DO THIS:
Every line of the data that contains the string "before" must be copied.

DATASET EXCERPT:
++++++++++

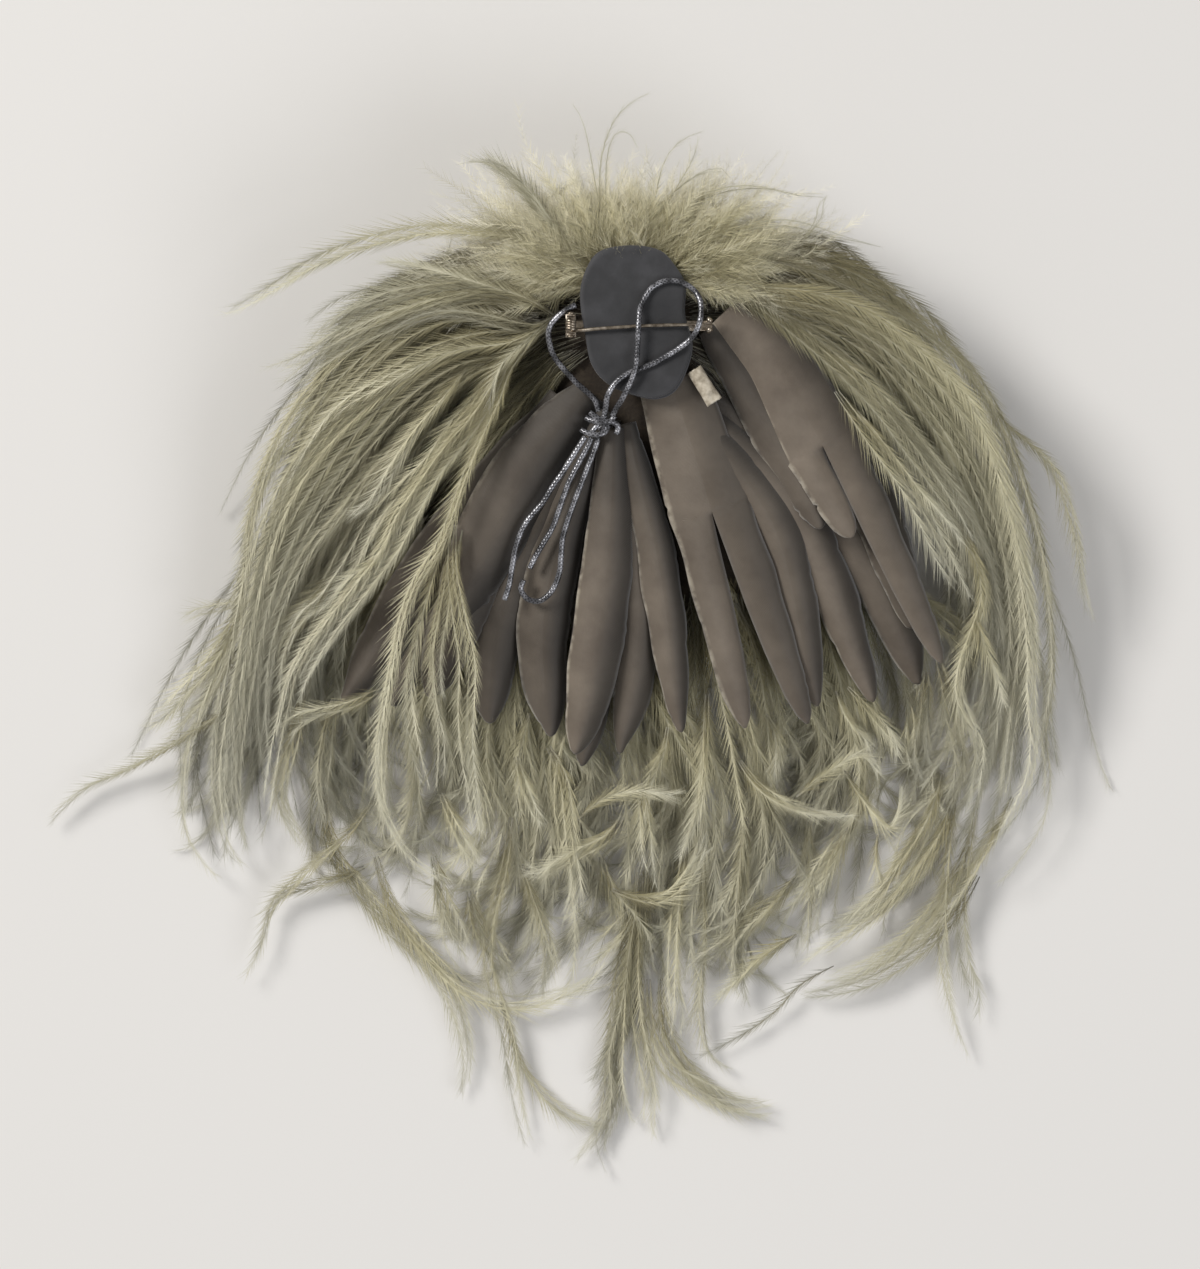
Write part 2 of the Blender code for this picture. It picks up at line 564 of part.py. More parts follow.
def leaf_height(x, y, layer):
    """Middle height of a leaf of one layer above a place in plan."""
    share = math.hypot(x, y) / FAN_REACH
    root = LEAF_SEAT + LEAF_THICKNESS / 2.0 + LEAF_PITCH * layer
    spread = LEAF_SPREAD * (layer - (LEAF_LAYERS - 1) / 2.0) * share ** 2
    return root - LEAF_DROP * share ** 1.5 + spread


def plan_vector(point):
    return Vector((point[0] * FAN_REACH, point[1] * FAN_REACH, 0.0))


def leaf_rows(path, widths, layer, columns):
    """Rows of points across a leaf, laid on its layer."""
    rows = []
    for index, (centre, width) in enumerate(zip(path, widths)):
        side, up = ring_frame(path, index)
        row = []
        for column in range(columns):
            across = side * (width * (column / (columns - 1) - 0.5))
            point = centre + across
            point.z = leaf_height(point.x, point.y, layer)
            row.append(point)
        rows.append(row)
    return rows


def add_rows(shape, rows, first_row=None):
    made = [first_row] if first_row else []
    for row in rows[len(made):]:
        made.append([shape.verts.new(point) for point in row])
    for lower, upper in zip(made, made[1:]):
        for index in range(len(lower) - 1):
            shape.faces.new((lower[index], lower[index + 1], upper[index + 1], upper[index]))
    return made


def leaf_object(name, shape, collection):
    leaf = mesh_object(name, shape, collection)
    wall = leaf.modifiers.new("wall", "SOLIDIFY")
    wall.thickness = LEAF_THICKNESS
    wall.offset = 0.0
    return finish_object(leaf, "leaf_feather")


def build_leaf(row, collection):
    name, layer, root, bend, tip, root_width, width = row
    sections = 9
    path = smooth_path([plan_vector(point) for point in (root, bend, tip)], sections)
    widths = []
    for index in range(sections):
        swell = read_profile(LEAF_PROFILE, index / (sections - 1))
        widths.append(FAN_REACH * max(root_width * (1.0 - index / (sections - 1)), width * swell))
    shape = bmesh.new()
    add_rows(shape, leaf_rows(path, widths, layer, 3))
    return leaf_object(name, shape, collection)


def build_split_leaf(row, collection):
    """Leaf whose vane is split into two fingers below a named place."""
    name, layer, root, bend, split, tip_a, tip_b, root_width, width = row
    trunk_path = smooth_path([plan_vector(point) for point in (root, bend, split)], 5)
    trunk_widths = [FAN_REACH * (root_width + (width - root_width) * math.sin(math.pi / 8.0 * index))
                    for index in range(5)]
    shape = bmesh.new()
    trunk = add_rows(shape, leaf_rows(trunk_path, trunk_widths, layer, 5))
    side, up = ring_frame(trunk_path, 4)
    along = (trunk_path[4] - trunk_path[3]).normalized()
    for tip, sign, columns in ((tip_a, 1.0, slice(2, 5)), (tip_b, -1.0, slice(0, 3))):
        start = trunk_path[4] + side * (sign * FAN_REACH * width / 4.0)
        target = plan_vector(tip)
        reach = (target - start).length
        bend_point = start.lerp(target, 0.5) + along * (reach * 0.04)
        path = smooth_path([start, bend_point, target], 6)
        widths = [FAN_REACH * width / 2.0 * share for share in (1.0, 0.92, 0.86, 0.72, 0.42, 0.06)]
        add_rows(shape, leaf_rows(path, widths, layer, 3), trunk[4][columns])
    return leaf_object(name, shape, collection)


def build_pad(collection):
    """Flat oval of suede with a softly uneven outline."""
    count = 44
    corners = [Vector((x * PAD_WIDTH / 2.0, y * PAD_LENGTH / 2.0, 0.0)) for x, y in PAD_OUTLINE]
    closed = [corners[-1]] + corners + corners[:2]
    outline = []
    for step in range(count):
        place = (1.0 + len(corners) * step / count) / (len(closed) - 1)
        outline.append(smooth_point(closed, place))
    curve = bpy.data.curves.new("back_pad", "CURVE")
    curve.dimensions = "2D"
    curve.fill_mode = "BOTH"
    curve.extrude = PAD_THICKNESS / 2.0
    spline = curve.splines.new("POLY")
    spline.points.add(count - 1)
    for point, place in zip(spline.points, outline):
        point.co = (place.x, place.y, 0.0, 1.0)
    spline.use_cyclic_u = True
    flat = bpy.data.objects.new("back_pad_outline", curve)
    collection.objects.link(flat)
    flat.location.z = PAD_BOTTOM + PAD_THICKNESS / 2.0
    return finish_object(evaluated_copy(flat, "back_pad", collection, weld_caps), "soft_suede")


def tube(name, points, diameter, collection):
    """Round wire or cord along a smooth route through points in metres."""
    length = sum((end - start).length for start, end in zip(points, points[1:]))
    count = max(int(length / (diameter * 2.2)) + 1, 4)
    curve = bpy.data.curves.new(name, "CURVE")
    curve.dimensions = "3D"
    curve.bevel_depth = diameter / 2.0
    curve.bevel_resolution = 2
    curve.use_fill_caps = True
    spline = curve.splines.new("POLY")
    spline.points.add(count - 1)
    for point, place in zip(spline.points, smooth_path(points, count)):
        point.co = (*place, 1.0)
    item = bpy.data.objects.new(name + "_route", curve)
    collection.objects.link(item)
    return evaluated_copy(item, name, collection, weld_caps)


def millimetres(points):
    return [Vector(point) / 1000.0 for point in points]


def cylinder_y(name, x, y, z, radius, length, collection, sides=16):
    """Cylinder whose axis runs along Y."""
    shape = bmesh.new()
    bmesh.ops.create_cone(shape, cap_ends=True, segments=sides, radius1=radius, radius2=radius,
                          depth=length)
    for vertex in shape.verts:
        vertex.co = Vector((x + vertex.co.x, y + vertex.co.z, z + vertex.co.y))
    return mesh_object(name, shape, collection)


def block(name, low, high, collection):
    shape = bmesh.new()
    bmesh.ops.create_cube(shape, size=1.0)
    for vertex in shape.verts:
        for axis in range(3):
            vertex.co[axis] = low[axis] if vertex.co[axis] < 0.0 else high[axis]
    return mesh_object(name, shape, collection)


def build_pin_bar(collection):
    """Bar with two ears and a rivet at the hinge, and an open fork for the wire."""
    bar = block("pin_bar_strip",
                (HINGE_X - EAR_RADIUS, HINGE_Y - PIN_BAR_WIDTH / 2.0, BAR_BOTTOM),
                (CATCH_X + CATCH_LENGTH / 2.0 + WELD_OVERLAP, HINGE_Y + PIN_BAR_WIDTH / 2.0,
                 BAR_TOP), collection)
    ear_offset = BARREL_LENGTH / 2.0 + CLEARANCE + EAR_THICKNESS / 2.0
    joint_width = 2.0 * ear_offset + EAR_THICKNESS
    extras = [block("joint_plate",
                    (HINGE_X - EAR_RADIUS, HINGE_Y - joint_width / 2.0, BAR_BOTTOM - WELD_OVERLAP),
                    (HINGE_X + EAR_RADIUS, HINGE_Y + joint_width / 2.0, BAR_TOP + WELD_OVERLAP),
                    collection)]
    for sign in (-1.0, 1.0):
        ear_y = HINGE_Y + sign * ear_offset
        extras.append(block("ear_web",
                            (HINGE_X - EAR_RADIUS * 0.9, ear_y - EAR_THICKNESS * 0.48,
                             BAR_BOTTOM + PIN_BAR_THICKNESS * 0.4),
                            (HINGE_X + EAR_RADIUS * 0.9, ear_y + EAR_THICKNESS * 0.48, HINGE_Z),
                            collection))
        extras.append(cylinder_y("ear_eye", HINGE_X, ear_y, HINGE_Z, EAR_RADIUS, EAR_THICKNESS,
                                 collection))
        extras.append(cylinder_y("rivet_head", HINGE_X, ear_y + sign * EAR_THICKNESS * 0.8, HINGE_Z,
                                 RIVET_RADIUS * 1.7, EAR_THICKNESS, collection, 10))
    extras.append(cylinder_y("rivet", HINGE_X, HINGE_Y, HINGE_Z, RIVET_RADIUS,
                             2.0 * ear_offset, collection, 12))
    for sign in (-1.0, 1.0):
        prong_y = HINGE_Y + sign * (CATCH_GAP + CATCH_PRONG) / 2.0
        extras.append(block("catch_prong",
                            (CATCH_X - CATCH_LENGTH / 2.0, prong_y - CATCH_PRONG / 2.0,
                             BAR_BOTTOM + PIN_BAR_THICKNESS * 0.4),
                            (CATCH_X + CATCH_LENGTH / 2.0, prong_y + CATCH_PRONG / 2.0,
                             HINGE_Z + PIN_WIRE * 0.3),
                            collection))
    foot_width = CATCH_GAP + 2.0 * CATCH_PRONG
    extras.append(block("catch_foot",
                        (CATCH_X - CATCH_LENGTH / 2.0 - WELD_OVERLAP, HINGE_Y - foot_width / 2.0,
                         BAR_BOTTOM - WELD_OVERLAP),
                        (CATCH_X + CATCH_LENGTH / 2.0 + 2.0 * WELD_OVERLAP,
                         HINGE_Y + foot_width / 2.0, BAR_TOP + WELD_OVERLAP),
                        collection))
    return finish_object(fuse("pin_bar", bar, extras, collection), "plated_wire")


def build_pin_arm(collection, cutters):
    """Wound barrel on the rivet with the pointed wire that springs from its near end."""
    barrel = cylinder_y("arm_barrel", HINGE_X, HINGE_Y, HINGE_Z, BARREL_RADIUS, BARREL_LENGTH,
                        collection)
    wire_y = HINGE_Y - BARREL_LENGTH / 2.0 + PIN_WIRE * 0.6
    wire = tube("arm_wire", [
        Vector((HINGE_X + BARREL_RADIUS * 0.75, wire_y, HINGE_Z)),
        Vector((HINGE_X + PIN_LENGTH * 0.32, wire_y + 0.0004, HINGE_Z)),
        Vector((HINGE_X + PIN_LENGTH * 0.66, HINGE_Y, HINGE_Z)),
        Vector((CATCH_X + WIRE_POINT, HINGE_Y, HINGE_Z)),
    ], PIN_WIRE, collection)
    arm = fuse("pin_arm_solid", barrel, [wire], collection)
    bore = cylinder_y("arm_bore", HINGE_X, HINGE_Y, HINGE_Z, RIVET_RADIUS + RIVET_PLAY,
                      BARREL_LENGTH * 2.0, cutters, 12)
    bore.hide_render = True
    bore.display_type = "WIRE"
    cut = arm.modifiers.new("bore", "BOOLEAN")
    cut.operation = "DIFFERENCE"
    cut.solver = "EXACT"
    cut.object = bore
    drilled = evaluated_copy(arm, "pin_arm", collection, keep_main_body)
    pivot = Vector((HINGE_X, HINGE_Y, HINGE_Z))
    for vertex in drilled.data.vertices:
        vertex.co -= pivot
    drilled.location = pivot
    return finish_object(drilled, "plated_wire")


def build_quill_stub(collection):
    """Short hollow quill end, open at one end and pinched at the other."""
    sides = 12
    turn = math.radians(STUB_TURN)
    along = Vector((math.cos(turn), math.sin(turn), 0.0))
    side = Vector((-math.sin(turn), math.cos(turn), 0.0))
    upper_end = Vector((STUB_X, STUB_Y, 0.0)) - along * (STUB_LENGTH / 2.0)
    leaf_top = leaf_height(upper_end.x, upper_end.y, LEAF_LAYERS - 1) + LEAF_THICKNESS / 2.0
    seat = leaf_top + CLEARANCE
    centre_height = seat + STUB_HEIGHT / 2.0
    shape = bmesh.new()
    rows = []
    for place, wide, high in ((-0.5, 0.92, 1.0), (-0.2, 0.96, 1.0), (0.2, 0.98, 0.92), (0.5, 1.0, 0.62)):
        row = []
        for corner in range(sides):
            angle = 2.0 * math.pi * corner / sides
            across = side * (math.cos(angle) * (STUB_WIDTH - STUB_WALL) / 2.0 * wide)
            point = Vector((STUB_X, STUB_Y, centre_height)) + along * (STUB_LENGTH * place) + across
            point.z += math.sin(angle) * (STUB_HEIGHT - STUB_WALL) / 2.0 * high
            row.append(shape.verts.new(point))
        rows.append(row)
    for lower, upper in zip(rows, rows[1:]):
        for index in range(sides):
            following = (index + 1) % sides
            shape.faces.new((lower[index], lower[following], upper[following], upper[index]))
    stub = mesh_object("quill_stub", shape, collection)
    wall = stub.modifiers.new("wall", "SOLIDIFY")
    wall.thickness = STUB_WALL
    wall.offset = 0.0
    return finish_object(stub, "quill")


def build_cords(collection):
    routes = (
        ("cord_strand", CORD_STRAND),
        ("cord_loop", CORD_LOOP),
        ("cord_tail_left", CORD_TAIL_LEFT),
        ("cord_tail_middle", CORD_TAIL_MIDDLE),
        ("cord_tail_right", CORD_TAIL_RIGHT),
    )
    for name, points in routes:
        finish_object(tube(name, millimetres(points), CORD_DIAMETER, collection), "elastic_cord")
    wraps = [tube("knot_wrap", millimetres(points), CORD_DIAMETER, collection)
             for points in KNOT_WRAPS]
    finish_object(fuse("cord_knot", wraps[0], wraps[1:], collection), "elastic_cord")


def build():
    clear_scene()
    collection = add_collection("feather_hairpiece")
    cutters = add_collection("cutters", guide=True)
    build_front_plume(collection)
    build_side_plume("plume_left", LEFT_HEAD, LEFT_GUIDES, LEFT_BETWEEN_COUNT, [], collection)
    build_side_plume("plume_right", RIGHT_HEAD, RIGHT_GUIDES, RIGHT_BETWEEN_COUNT, [RIGHT_STRAY],
                     collection)
    build_crown_tuft(collection)
    for row in LEAVES:
        build_leaf(row, collection)
    for row in SPLIT_LEAVES:
        build_split_leaf(row, collection)
    build_pad(collection)
    build_pin_bar(collection)
    build_pin_arm(collection, cutters)
    build_quill_stub(collection)
    build_cords(collection)


build()
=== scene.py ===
import math

import bmesh
import bpy
import numpy as np
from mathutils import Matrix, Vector, noise


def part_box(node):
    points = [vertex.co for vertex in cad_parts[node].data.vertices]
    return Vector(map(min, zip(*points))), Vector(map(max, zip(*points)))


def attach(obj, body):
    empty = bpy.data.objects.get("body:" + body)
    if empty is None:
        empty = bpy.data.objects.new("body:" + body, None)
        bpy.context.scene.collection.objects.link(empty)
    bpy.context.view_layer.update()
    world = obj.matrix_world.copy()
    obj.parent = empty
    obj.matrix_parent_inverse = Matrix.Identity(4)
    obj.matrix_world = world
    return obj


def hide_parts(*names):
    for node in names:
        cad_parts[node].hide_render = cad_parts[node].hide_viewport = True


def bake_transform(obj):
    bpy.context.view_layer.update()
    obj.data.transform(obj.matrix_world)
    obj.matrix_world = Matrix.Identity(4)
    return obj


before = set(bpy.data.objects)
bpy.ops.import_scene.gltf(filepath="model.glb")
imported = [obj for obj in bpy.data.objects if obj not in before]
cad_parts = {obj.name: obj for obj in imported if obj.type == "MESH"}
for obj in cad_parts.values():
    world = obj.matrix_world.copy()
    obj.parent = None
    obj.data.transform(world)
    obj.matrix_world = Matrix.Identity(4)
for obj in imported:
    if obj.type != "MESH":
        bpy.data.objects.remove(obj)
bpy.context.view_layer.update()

mm = 0.001

# Sizes shared with the frame
headTop = 0.033
span = 0.100
leafSeat = 0.0333
leafPitch = 0.0013
leafDrop = 0.0165
leafSpread = 0.0010
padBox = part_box("back_pad")
tableGap = 0.0005


# Small helpers

# sRGB hex to linear
def hexColour(text):
    channels = [int(text[place:place + 2], 16) / 255.0 for place in (1, 3, 5)]
    linear = [c / 12.92 if c <= 0.04045 else ((c + 0.055) / 1.055) ** 2.4 for c in channels]
    return (*linear, 1.0)


# One node with its settings (sockets or properties) and the links into it
def addNode(tree, kind, settings=None, links=None):
    node = tree.nodes.new(kind)
    for key, value in (settings or {}).items():
        if isinstance(key, int) or key in node.inputs:
            node.inputs[key].default_value = value
        else:
            setattr(node, key, value)
    for socket, source in (links or {}).items():
        tree.links.new(source, node.inputs[socket])
    return node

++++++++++

REPLY TO THE TASK:
before = set(bpy.data.objects)
imported = [obj for obj in bpy.data.objects if obj not in before]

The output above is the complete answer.